THOMAS FRANK HOPPER  "Bloodstone"
   (2022 )

Non sarà la perfezione, ma per quanto sporco e vero nelle sue imperfezioni, accidenti se pesta e convince ad alzare il volume fino a protesta condominiale certa.

Se siete con le ossa rotte dopo mesi di guerra, caro gas e benzina, e i risultati delle elezioni vi fanno tremare i polsi e leccare ancora le ferite, ecco una cura decisamente efficace e di pronta beva anche se presa a dosi omeopatiche, utile per darvi la sveglia ogni mattina e concedervi una buona motivazione per infilarvi nella routine quotidiana senza dare di matto.

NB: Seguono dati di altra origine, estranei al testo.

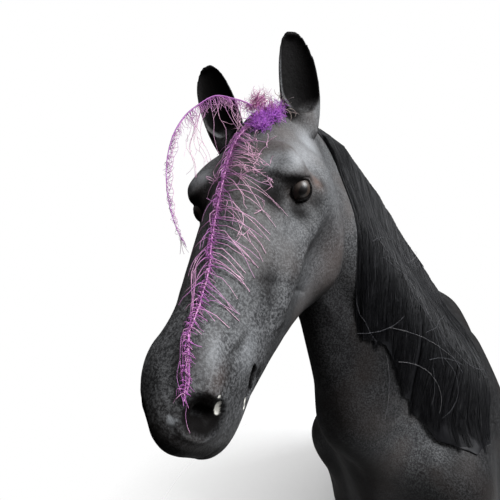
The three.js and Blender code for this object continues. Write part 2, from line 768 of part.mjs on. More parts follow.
function mane() {
  const outer = [];
  const inner = [];
  const crest = [0, 0, 0, 0, 0, 0, 0];
  const ahead = [0, 0, 0, 0, 0, 0, 0];
  const hem = [0, 0];
  for (let i = 0; i <= MANE_COLUMNS; i++) {
    const u = i / MANE_COLUMNS;
    neckAt(mix(MANE_FRONT, MANE_REAR, u), crest);
    neckAt(mix(MANE_FRONT, MANE_REAR, u) + 0.1, ahead);
    hemAt(u, hem);
    const [cb, cd] = crest;
    const run = hypot(ahead[0] - cb, ahead[1] - cd);
    const up = [0, -(ahead[1] - cd) / run, (ahead[0] - cb) / run];
    const ragged = 12 * Math.sin(7.3 * i) + 8 * Math.sin(2.9 * i + 1);
    const ends = [hem[0], hem[1] + ragged];
    const p1 = [cb + 110 * sq(1 - u) + 2 * u, cd + 78 * sq(1 - u) + 60 * u];
    const p2 = [ends[0] - 24 * (1 - u) + 30 * u, ends[1] - mix(190, 120, u)];
    for (let j = 0; j <= MANE_ROWS; j++) {
      let at;
      if (j < 3) {
        const x = [-15, 1, 16][j];
        at = meet([x, cb - POLL_FORWARD + up[1] * 70, POLL_HEIGHT - cd + up[2] * 70], [0, -up[1], -up[2]]);
      } else {
        const t = (j - 2) / (MANE_ROWS - 2);
        const w = [(1 - t) ** 3, 3 * t * sq(1 - t), 3 * sq(t) * (1 - t), t ** 3];
        const back = w[0] * cb + w[1] * p1[0] + w[2] * p2[0] + w[3] * ends[0];
        const down = w[0] * (cd + 16) + w[1] * p1[1] + w[2] * p2[1] + w[3] * ends[1];
        at = meet([330, back - POLL_FORWARD, POLL_HEIGHT - down], [-1, 0, 0]);
      }
      const n = normalAt(at);
      const edge = min(1, 0.35 + 2.2 * min(u, 1 - u) * 2) * min(1, 0.4 + 0.3 * j);
      const thinning = mix(1, 0.45, smooth01((j / MANE_ROWS - 0.5) * 2));
      const locks = 1 + 0.14 * Math.sin(i * 2.4 + 0.2 * j);
      const lift = MANE_THICKNESS * edge * thinning * locks;
      outer.push(at.map((v, k) => v + n.getComponent(k) * lift));
      inner.push(at.map((v, k) => v - n.getComponent(k) * MANE_ROOT_DEPTH));
    }
  }
  const rows = MANE_ROWS + 1;
  const total = outer.length;
  const faces = [];
  const quad = (a, b, c, d) => faces.push(a, b, c, a, c, d);
  for (let i = 0; i < MANE_COLUMNS; i++)
    for (let j = 0; j < MANE_ROWS; j++) {
      const a = i * rows + j;
      quad(a, a + 1, a + rows + 1, a + rows);
      quad(total + a, total + a + rows, total + a + rows + 1, total + a + 1);
    }
  for (let i = 0; i < MANE_COLUMNS; i++) {
    const a = i * rows;
    quad(a, a + rows, total + a + rows, total + a);
    const b = a + MANE_ROWS;
    quad(b + rows, b, total + b, total + b + rows);
  }
  for (let j = 0; j < MANE_ROWS; j++) {
    quad(j + 1, j, total + j, total + j + 1);
    const b = MANE_COLUMNS * rows + j;
    quad(b, b + 1, total + b + 1, total + b);
  }
  return { points: [...outer, ...inner].flat(), faces };
}

const maneSolid = solid(mane()).subtract(bodyGrown);

// Plume: a tuft of fluff on the poll that holds two stripped feathers. All places are in the
// head's frame.

const tuftBlobs = [
  { centre: [12, 22, -14], radii: [26, 24, 20] },
  { centre: [34, 34, -4], radii: [18, 22, 16] },
  { centre: [-8, 30, -20], radii: [18, 16, 16] },
  { centre: [22, 56, -8], radii: [18, 20, 12] },
  { centre: [0, 46, -16], radii: [18, 20, 13] },
  { centre: [26, 76, -3], radii: [13, 19, 9] },
];
const TUFT_TRIANGLES = 220;

function tuftField(x, y, z) {
  const [s, a, d] = toHeadFrame(x, y, z);
  let f = 1e3;
  for (const { centre, radii } of tuftBlobs) f = join(f, ellipsoid(s, a, d, centre, radii), 8);
  return f;
}
const tuftMiddle = fromHead(12, 34, -10);
const tuftMesh = simplify(
  meshField(tuftField, tuftMiddle.map((v) => v - 66), tuftMiddle.map((v) => v + 66), 5.5),
  TUFT_TRIANGLES,
);
const tuftSolid = solid(tuftMesh).subtract(bodyGrown);
const tuftGrown = solid(grown(tuftMesh, CLEARANCE * 1.4));

const SHAFT_RADIUS = 2.2;
const SHAFT_TIP_RADIUS = 1.2;
const BARB_RADIUS = 1.3;
const BARB_TIP_RADIUS = 0.9;
const FEATHER_LIFT = 5; // above the face

// The face feather lies along the face from the tuft to the nose: side and along.
const faceShaft = [
  [14, 36],
  [-2, 84],
  [-12, 131],
  [-13, 182],
  [-10, 233],
  [-4, 290],
  [3, 348],
  [12, 418],
  [17, 480],
  [22, 530],
  [28, 580],
];
const FACE_BARBS = 12;

function onFace(side, along, lift) {
  const start = fromHead(side, along, -90);
  const end = fromHead(side, along, 0);
  const way = end.map((v, k) => (v - start[k]) / 90);
  return meet(start, way, lift);
}

function faceFeather() {
  const path = faceShaft.map(([s, a], i) => onFace(s, a, i === 0 ? 9 : FEATHER_LIFT));
  let feather = solid(bar(path, 24, 5, SHAFT_RADIUS, SHAFT_TIP_RADIUS));
  const curve = new THREE.CatmullRomCurve3(faceShaft.map(([s, a]) => new THREE.Vector3(s, a, 0)));
  for (let i = 0; i < FACE_BARBS; i++)
    for (const side of [1, -1]) {
      const t = mix(0.13, 0.86, (i + (side < 0 ? 0.5 : 0)) / FACE_BARBS);
      const root = curve.getPointAt(t);
      const reach = side > 0 ? mix(62, 26, t) + 8 * Math.sin(5 * i) : mix(34, 20, t);
      const fall = side > 0 ? mix(66, 44, t) : 30 + 6 * Math.sin(3 * i);
      const barb = [0, 0.34, 0.67, 1].map((v) =>
        onFace(
          root.x + side * reach * v,
          root.y + fall * (0.45 * v + 0.55 * v * v),
          FEATHER_LIFT + (side > 0 ? 1.5 : 0.6) * Math.sin(Math.PI * v),
        ),
      );
      feather = feather.add(solid(bar(barb, 3, 3, BARB_RADIUS, BARB_TIP_RADIUS)));
    }
  return feather.subtract(tuftGrown).subtract(bodyGrown);
}

// The arched feather springs up, bends over beside the right eye and hangs free.
const archShaft = [
  [4, 26, -14],
  [-8, 40, -36],
  [-20, 53, -52],
  [-41, 72, -72],
  [-64, 107, -77],
  [-77, 140, -77],
  [-88, 180, -68],
  [-93, 222, -50],
  [-88, 264, -31],
  [-80, 296, -13],
  [-66, 328, 5],
  [-50, 352, 19],
];
const ARCH_BARBS = 15;

function archedFeather() {
  const path = archShaft.map((v) => fromHead(...v));
  let feather = solid(bar(path, 22, 5, SHAFT_RADIUS, SHAFT_TIP_RADIUS));
  const curve = new THREE.CatmullRomCurve3(path.map((v) => new THREE.Vector3(...v)));
  for (let i = 0; i < ARCH_BARBS; i++) {
    const t = mix(0.16, 0.9, i / ARCH_BARBS);
    const root = curve.getPointAt(t);
    const away = new THREE.Vector3(i % 2 ? 0.5 : -0.35, i % 3 ? -0.3 : 0.35, 0.1);
    const hang = mix(44, 22, t) * (0.8 + 0.3 * Math.sin(4 * i));
    const barb = [0, 0.3, 0.65, 1].map((v) =>
      root
        .clone()
        .addScaledVector(away, 22 * v)
        .add(new THREE.Vector3(0, 0, -hang * v * v))
        .toArray(),
    );
    feather = feather.add(solid(bar(barb, 3, 3, BARB_RADIUS, BARB_TIP_RADIUS)));
  }
  return feather.subtract(tuftGrown).subtract(bodyGrown);
}

// The pieces and their looks

const coat = { color: 0x2b2b2d, roughness: 0.78, metalness: 0 };
const glass = { color: 0x1d110b, roughness: 0.08, metalness: 0 };
const hair = { color: 0x101012, roughness: 0.42, metalness: 0 };
const fluff = { color: 0x8a3bc4, roughness: 0.7, metalness: 0 };
const plume = { color: 0xa65bb5, roughness: 0.62, metalness: 0 };

const horseGroup = new THREE.Group();
horseGroup.name = "horse";

function piece(name, { points, faces }, look) {
  const geometry = new THREE.BufferGeometry();
  geometry.setAttribute("position", new THREE.Float32BufferAttribute(points, 3));
  geometry.setIndex(faces);
  geometry.computeVertexNormals();
  const mesh = new THREE.Mesh(geometry, new THREE.MeshStandardMaterial(look));
  mesh.name = name;
  horseGroup.add(mesh);
}

piece("horse_bust", meshOf(horse), coat);
piece("left_eye", outward(eyeball(1, EYE_RADIUS)), glass);
piece("right_eye", outward(eyeball(-1, EYE_RADIUS)), glass);
piece("mane", meshOf(maneSolid), hair);
piece("plume_tuft", meshOf(tuftSolid), fluff);
piece("face_feather", meshOf(faceFeather()), plume);
piece("arched_feather", meshOf(archedFeather()), plume);

export default horseGroup;
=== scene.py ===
import math
import random

import bmesh
import bpy
import numpy as np
from mathutils import Matrix, Vector
from mathutils.bvhtree import BVHTree


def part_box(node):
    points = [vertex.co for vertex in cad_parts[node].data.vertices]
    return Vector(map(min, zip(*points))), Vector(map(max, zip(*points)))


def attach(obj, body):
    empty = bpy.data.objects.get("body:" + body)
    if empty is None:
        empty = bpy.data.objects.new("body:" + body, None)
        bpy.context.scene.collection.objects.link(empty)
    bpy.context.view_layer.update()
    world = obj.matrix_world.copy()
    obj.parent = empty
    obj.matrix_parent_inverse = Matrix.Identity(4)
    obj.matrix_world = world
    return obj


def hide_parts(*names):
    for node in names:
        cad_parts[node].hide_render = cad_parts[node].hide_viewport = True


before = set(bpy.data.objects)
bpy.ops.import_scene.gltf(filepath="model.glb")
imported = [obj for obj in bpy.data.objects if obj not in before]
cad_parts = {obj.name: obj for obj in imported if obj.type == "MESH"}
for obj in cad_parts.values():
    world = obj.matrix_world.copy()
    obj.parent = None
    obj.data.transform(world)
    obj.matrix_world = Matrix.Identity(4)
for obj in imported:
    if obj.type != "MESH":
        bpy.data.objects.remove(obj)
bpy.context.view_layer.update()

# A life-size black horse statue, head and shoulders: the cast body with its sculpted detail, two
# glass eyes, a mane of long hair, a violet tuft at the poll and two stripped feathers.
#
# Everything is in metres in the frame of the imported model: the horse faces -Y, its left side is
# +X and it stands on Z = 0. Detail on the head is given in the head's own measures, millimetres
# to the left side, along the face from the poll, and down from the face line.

bl_info = {
    "name": "Horse Statue",
    "version": (1, 0, 0),
    "blender": (4, 5, 0),
    "location": "3D View > Sidebar > Horse Statue",
    "description": "Builds a life-size horse statue with a real-hair mane and a feather plume",
    "category": "Add Mesh",
}

MM = 0.001
POLL = Vector((0, -0.570, 1.020))
HEAD_TURN = math.radians(26.5)
HEAD_DROP = math.radians(43)
HEAD_TILT = math.radians(5)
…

Altro che i soliti triti Maneskin.

Uno così nei reality e nei talent alla Maria De Filippi non lo trovate, vivaddio. Arriva a sparigliare le carte, a farci credere una volta ancora che il rock, quello vero, non morirà mai e poi mai, un denso e godurioso mix di blues americano e rock europeo condensato nell'album "Bloodstone" del giovane cantautore e chitarrista belga Thomas Frank Hopper, uscito nel 2021 e ora in circolazione anche in vinile per amatori a tiratura limitata.

L'artista, per quanto ci sa riconciliare con una musica che temevamo spacciata e schiacciata sotto tonnellate di talenti sprecati, a questo punto andrà a completare con il suo cognome una ideale triade di alternativi autorevoli e da paura, con il pittore Edward Hopper e l'attore Dennis. La sua è energia allo stato puro, con cavalcate e assoli magistrali, quel che ci vuole per affrontare l'autunno più duro a memoria di bipede in questo secolo. Thomas declina in maniera seria e originale in concetto di adrenalina, mettendo qualcosa di nuovo, schietto e vero eppure rispettoso della tradizione senza tradirla e soprattutto senza superfetazioni digitali o strizzatine d'occhio alle mode momentanee, autentico, e pertanto qualcosa di nuovo rispetto alla melassa circolante e anche ai pur rispettabili dinosauri in circolazione come Red Hot e Pearl Jam.

Questa qui invece, signore e signori, è pura musica verace da tenere d'occhio - ricamata attorno a una voce davvero niente male - una specie di Lenny Kravitz forse meno ambizioso ma quasi sempre da ascoltare a velocità da ritiro patente, convincente anche nelle ballate, che non si risparmia quando c'è da schiacciare sul pedale, come nella title track e nella imperdibile "Come closer". Dodici canzoni per un ideale tuffo on the road alle radici del rock che più amiamo per uscirne rigenerati e rinnovati (si ascolti "Into the water" con quel finale di fiati), canzoni registrate "come negli Anni Settanta" senza trucco e senza inganno come recita la presentazione per la stampa, e questa volta c'è da sottoscriverlo: siamo davvero di fronte a una versione "da XXI secolo" di Robert Plant e del suo mondo.